Two senior editors of one of Malaysia's top selling newspapers have reportedly been transferred after government complaints about its reporting.
The editor and executive editor-in-
chief were removed from their posts, sources within the organisation that owns the China Press told the BBC.
The paper incorrectly identified a woman filmed being humiliated in a police station as a Chinese national.
The woman, seen being forced to squat naked, was later identified as a Malay.
The video showed the woman being made to hold her ears and squat repeatedly while a Malay Muslim policewoman stood over her.
Similar stories of Chinese tourists being abused by the Malaysian police over alleged visa violations have been widely reported in China.
BBC News correspondent Jonathan Kent says the China Press rushed to put two and two together but was proved wrong.
The woman was not an ethnic Chinese nor a Chinese tourist.
Government supporters said the paper, which is written in Chinese and has a large Malaysian-Chinese readership, could have turned the report into a race issue.
Our correspondent says sources within the organisation that owns the China Press told the BBC the editor-in-chief and executive editor-in-chief had been removed from their posts.
There has not yet been a formal announcement.

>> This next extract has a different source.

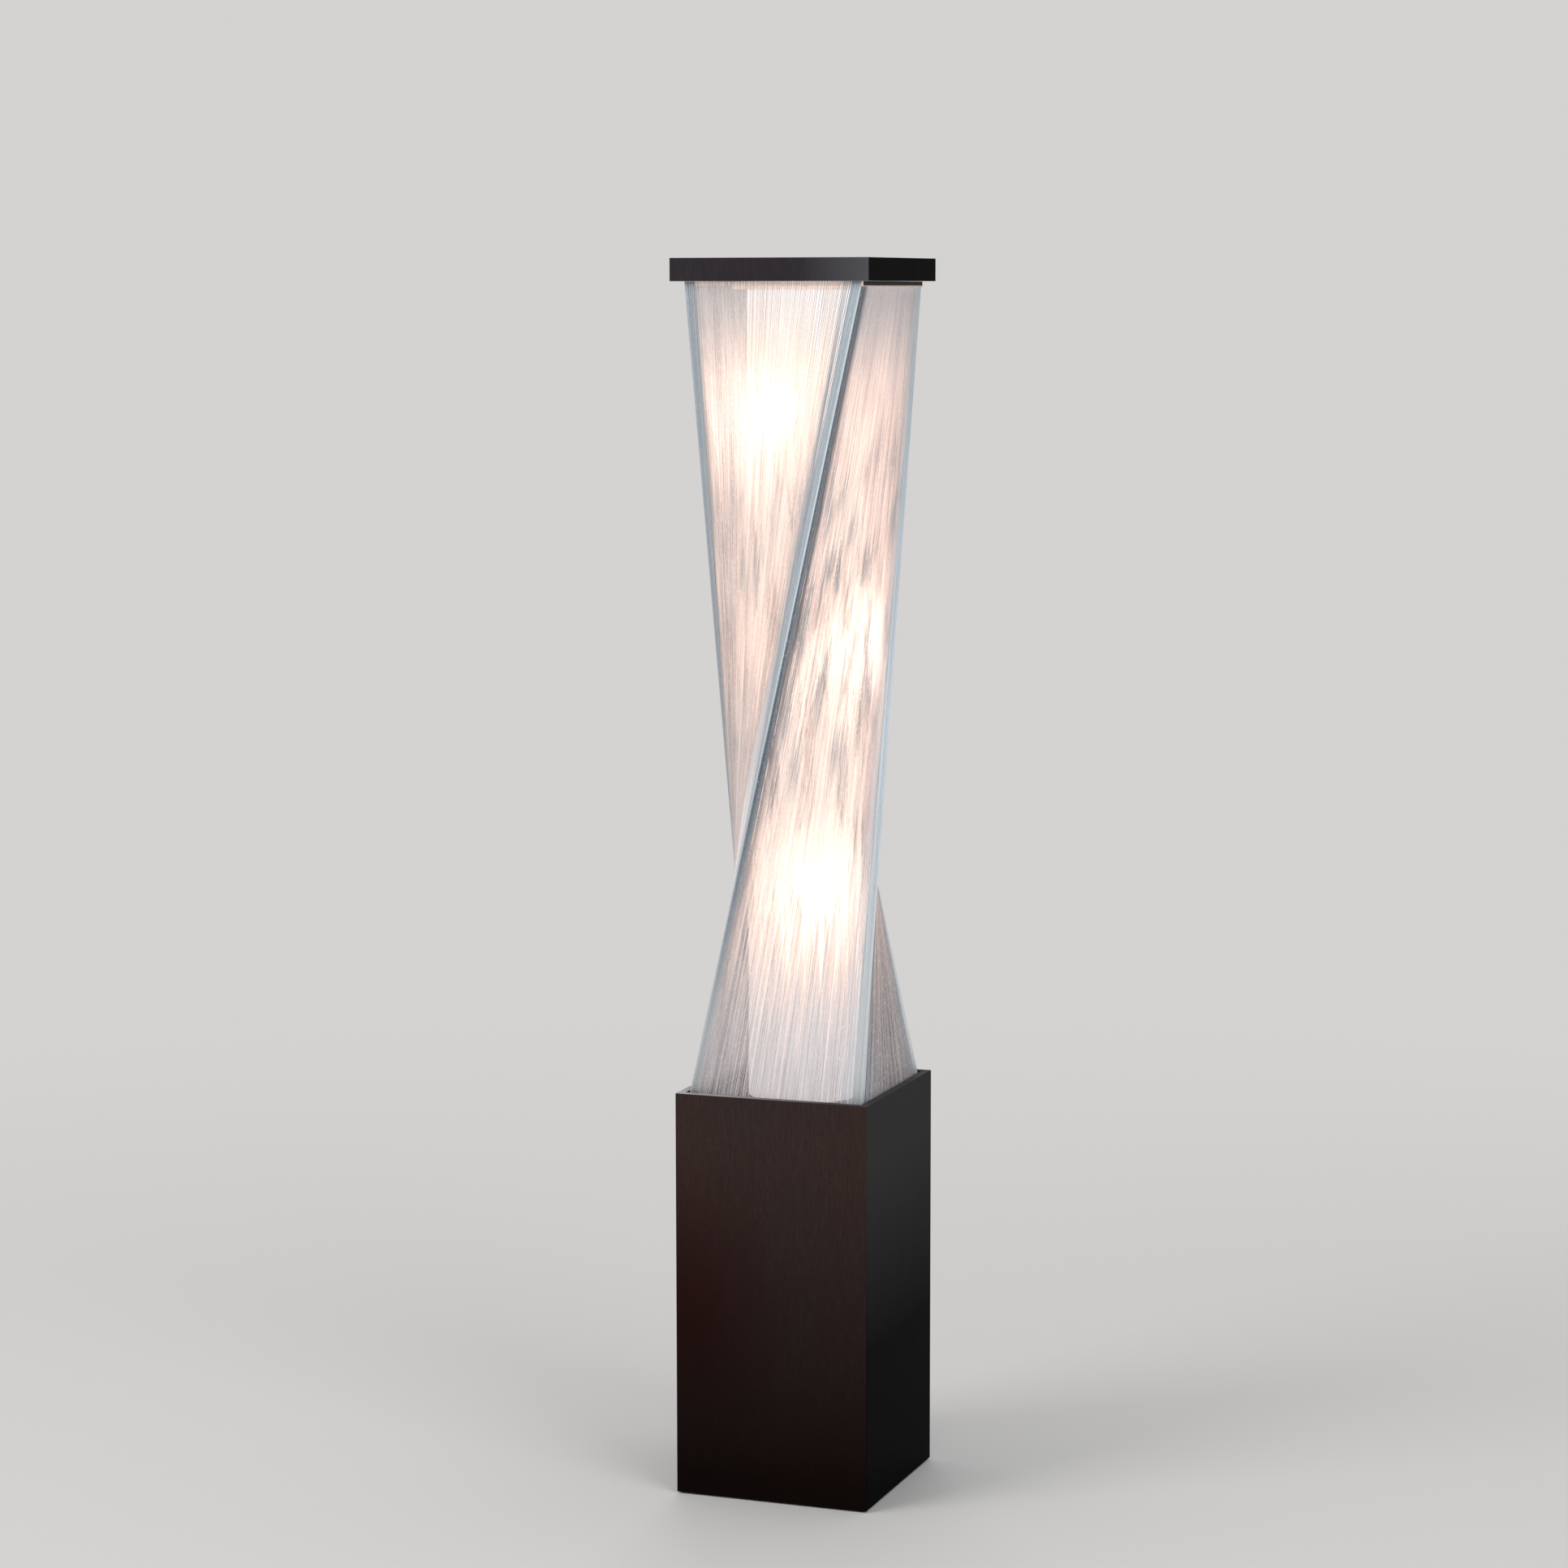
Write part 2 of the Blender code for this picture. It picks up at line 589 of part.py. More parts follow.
def band_section(index):
    """The corner where two walls meet, as a bent strip."""
    band_share = CORNER_BAND / STRING_BOTTOM_SIDE

    def section(climb):
        return [
            column_point(index - 1, 1 - band_share, climb, 0),
            column_point(index, 0, climb, 0),
            column_point(index, band_share, climb, 0),
            column_point(index, band_share, climb, STRING_THICKNESS),
            column_point(index, 0, climb, STRING_THICKNESS),
            column_point(index - 1, 1 - band_share, climb, STRING_THICKNESS),
        ]

    return section


def build_strings(finishes):
    carrier = group("string_carrier")
    walls = ("front", "right", "back", "left")
    for i, side in enumerate(walls):
        add("string_wall_" + side, loft(wall_section(i), COLUMN_STEPS), finishes["string"], parent=carrier)
    for i, corner in enumerate(corner_names()):
        add("string_corner_" + corner, loft(band_section(i), COLUMN_STEPS), finishes["string_edge"], parent=carrier)


def square_frame(outer_side, inner_side, low, high):
    """A flat square plate with a square opening."""
    form = bmesh.new()
    rings = {}
    for height in (low, high):
        for k, side in enumerate((outer_side, inner_side)):
            places = [corner_place(n, side) for n in range(CORNERS)]
            rings[height, k] = [form.verts.new((p.x, p.y, height)) for p in places]
    for n in range(CORNERS):
        m = (n + 1) % CORNERS
        for height in (low, high):
            outer, hole = rings[height, 0], rings[height, 1]
            form.faces.new((outer[n], outer[m], hole[m], hole[n]))
        for k in (0, 1):
            bottom, top = rings[low, k], rings[high, k]
            form.faces.new((bottom[n], bottom[m], top[m], top[n]))
    return form


def build_head(finishes):
    plate_side = STRING_TOP_SIDE + 2 * TOP_PLATE_LIP
    plate = square_frame(plate_side, TOP_OPENING, TOP_PLATE_BOTTOM, TOP_PLATE_TOP)
    add("top_string_plate", plate, finishes["black_metal"])
    bar = box(CROSS_BAR_LENGTH, CROSS_BAR_WIDTH, CROSS_BAR_BOTTOM, CROSS_BAR_TOP)
    bar = add("top_cross_bar", bar, finishes["black_metal"])
    round_cut(bar, "bar_pole_hole", POLE_HOLE_RADIUS, CROSS_BAR_BOTTOM, CROSS_BAR_TOP, POLE_SIDES)
    carrier = group("cap_carrier", location=(0, 0, CAP_BOTTOM))
    cap = add("cap_plate", box(CAP_SIDE, CAP_SIDE, 0, CAP_THICKNESS), finishes["lacquer"], parent=carrier)
    bevel = cap.modifiers.new("edge", "BEVEL")
    bevel.width = CAP_BEVEL
    bevel.segments = 2
    locator_side = TOP_OPENING - 2 * LOCATOR_CLEARANCE
    locator = square_frame(
        locator_side,
        locator_side - 2 * LOCATOR_WIDTH,
        -FIT_GAP - LOCATOR_THICKNESS,
        -FIT_GAP,
    )
    add("cap_locating_frame", locator, finishes["board"], parent=carrier)


def main():
    clear_scene()
    finishes = {
        "lacquer": material("lacquer", (0.018, 0.012, 0.011), 0.30),
        "board": material("board", (0.36, 0.26, 0.17), 0.75),
        "white_board": material("white_board", (0.70, 0.69, 0.66), 0.60),
        "iron": material("iron", (0.10, 0.10, 0.11), 0.60, metallic=1.0),
        "steel": material("steel", (0.30, 0.30, 0.31), 0.40, metallic=1.0),
        "zinc": material("zinc", (0.62, 0.62, 0.60), 0.35, metallic=1.0),
        "brass": material("brass", (0.70, 0.62, 0.42), 0.30, metallic=1.0),
        "black_metal": material("black_metal", (0.010, 0.009, 0.010), 0.45),
        "rubber": material("rubber", (0.02, 0.02, 0.02), 0.85),
        "black_plastic": material("black_plastic", (0.02, 0.02, 0.02), 0.50),
        "porcelain": material("porcelain", (0.80, 0.79, 0.76), 0.25),
        "bulb": material("bulb", (0.95, 0.90, 0.85), 0.20, glow=(1.0, 0.90, 0.82)),
        "frosted": material("frosted", (0.90, 0.86, 0.82), 0.60, alpha=0.8, glow=(0.60, 0.48, 0.42)),
        "string": material("string", (0.62, 0.60, 0.60), 0.40),
        "string_edge": material("string_edge", (0.36, 0.41, 0.45), 0.40),
    }
    build_base(finishes)
    build_inlet(finishes)
    build_lower_plate(finishes)
    build_pole(finishes)
    build_diffuser(finishes)
    build_light("top", -135, finishes)
    build_light("middle", 45, finishes)
    build_light("bottom", -45, finishes)
    build_strings(finishes)
    build_head(finishes)


main()
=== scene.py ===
"""The looks of a square floor lamp: lacquered base and cap, twisted string column, lit diffuser tube.

Metres, +Z up. The column's strings are straight, each from one side of the lower plate to the next side of
the top plate, so every wall is a twisted sheet of them.
"""

import math
import random
from types import SimpleNamespace

import bpy
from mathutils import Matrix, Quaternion, Vector


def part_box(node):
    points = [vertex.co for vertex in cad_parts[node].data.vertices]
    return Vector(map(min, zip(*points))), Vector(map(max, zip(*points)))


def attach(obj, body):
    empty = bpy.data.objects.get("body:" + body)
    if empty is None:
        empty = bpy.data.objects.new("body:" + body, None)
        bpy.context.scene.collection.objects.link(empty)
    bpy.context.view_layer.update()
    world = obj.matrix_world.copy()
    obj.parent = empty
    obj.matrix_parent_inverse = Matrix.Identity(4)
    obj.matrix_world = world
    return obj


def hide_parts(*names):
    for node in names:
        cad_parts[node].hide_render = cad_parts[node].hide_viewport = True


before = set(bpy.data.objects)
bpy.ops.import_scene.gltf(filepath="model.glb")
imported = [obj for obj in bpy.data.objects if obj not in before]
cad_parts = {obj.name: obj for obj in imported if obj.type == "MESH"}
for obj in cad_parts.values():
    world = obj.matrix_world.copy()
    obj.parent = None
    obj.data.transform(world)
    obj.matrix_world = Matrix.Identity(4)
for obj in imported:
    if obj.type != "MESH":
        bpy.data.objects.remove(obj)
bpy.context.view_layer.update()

# Column, from the solids that it replaces
CORNERS = 4
FIT_GAP = 0.0003
BOTTOM_SIDE = 0.227
TOP_SIDE = 0.226
COLUMN_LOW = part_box("string_wall_front")[0][2]
COLUMN_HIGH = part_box("string_wall_front")[1][2]
CAP_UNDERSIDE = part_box("cap_plate")[0][2]
CORNER_BAND = 0.011
# Walls whose strings pass outside the top plate and run up to the cap: at the top these face left and front
WALLS_TO_CAP = (2, 3)

# Strings
STRING_SEED = 7
STRINGS_PER_LAYER = 160
STRING_RADIUS = 0.00030
STRING_RADIUS_SPREAD_SHARE = 0.35
STRING_JITTER_SHARE = 0.42
STRING_SIDES = 4
LAYER_INSETS = (0.0006, 0.0024)
BAND_INSETS = (0.0006, 0.0014, 0.0022)
BAND_PITCH = 0.00078
BAND_STRING_RADIUS = 0.00046
EDGE_STRING_RADIUS = 0.0009
EDGE_STRING_SHARE = 0.5

# Tones of a wall's first and last strings, each as its darkest and its palest: painted shade on the first
# strings and painted light on the last ones, on the two sides of each corner band
STEEL_TONES = ((0.03, 0.04, 0.06), (0.42, 0.46, 0.52))
SLATE_TONES = ((0.06, 0.09, 0.14), (0.60, 0.67, 0.76))
PEARL_TONES = ((0.36, 0.38, 0.39), (0.84, 0.86, 0.86))
BLUE_TONES = ((0.26, 0.34, 0.41), (0.78, 0.88, 0.96))
ICE_TONES = ((0.66, 0.74, 0.82), (1.00, 1.00, 1.00))
# Each wall's looks: the power of the glow painted on it for the bulbs' light, the share of that left low
# down and the share left on its first strings, and how deep the painted shadow blotches at the waist are;
# its own dark and pale tones, the share of the dark one left low down as painted shade, and how much cooler
# both get at the top; the tones of the painted shade on its first strings, the shares of the wall where
# those stop and how much of them shows low down; the tones of the painted light on its last strings, higher
# up and low down, how much of those shows, and how much wider they lie low down
WALLS = {
    "front": SimpleNamespace(
        power=0.0066, low_power=0.76, dim=0.86, depth=0.85,
        dark=(0.36, 0.38, 0.43), pale=(0.98, 0.99, 1.0), low_shade=1.0, cool=1.0,
        start_tones=STEEL_TONES, start_shares=(0.070, 0.130), start_low=0.15,
        end_tones=ICE_TONES, end_low_tones=ICE_TONES, end_weight=0.80, end_wider=0.0,
    ),
    "right": SimpleNamespace(
        power=0.0064, low_power=0.25, dim=1.0, depth=0.35,
        dark=(0.34, 0.33, 0.36), pale=(0.86, 0.87, 0.91), low_shade=0.06, cool=0.6,
        start_tones=SLATE_TONES, start_shares=(0.09, 0.14), start_low=0.90,
        end_tones=BLUE_TONES, end_low_tones=BLUE_TONES, end_weight=0.50, end_wider=0.0,
    ),
    "back": SimpleNamespace(
        power=0.0066, low_power=0.8, dim=1.0, depth=0.50,
        dark=(0.34, 0.35, 0.39), pale=(0.98, 0.99, 1.0), low_shade=1.0, cool=0.6,
        start_tones=SLATE_TONES, start_shares=(0.07, 0.12), start_low=0.50,
        end_tones=BLUE_TONES, end_low_tones=BLUE_TONES, end_weight=0.75, end_wider=0.0,
    ),
    "left": SimpleNamespace(
        power=0.0048, low_power=0.40, dim=0.72, depth=0.30,
        dark=(0.34, 0.35, 0.38), pale=(0.98, 0.99, 1.0), low_shade=1.0, cool=0.35,
        start_tones=PEARL_TONES, start_shares=(0.066, 0.074), start_low=0.60,
        end_tones=BLUE_TONES, end_low_tones=ICE_TONES, end_weight=1.00, end_wider=0.20,
    ),
}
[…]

The ministry in charge of the police also threatened action which could have led to the paper's licence being withdrawn.
But civil liberties groups said the government is not being even handed, expecting journalists to maintain higher standards than police officers or politicians.
They said the video justified complaints against it, but Malaysia's deputy police chief and the minister responsible for the force, who both defended the procedure, were not forced to pay with their jobs.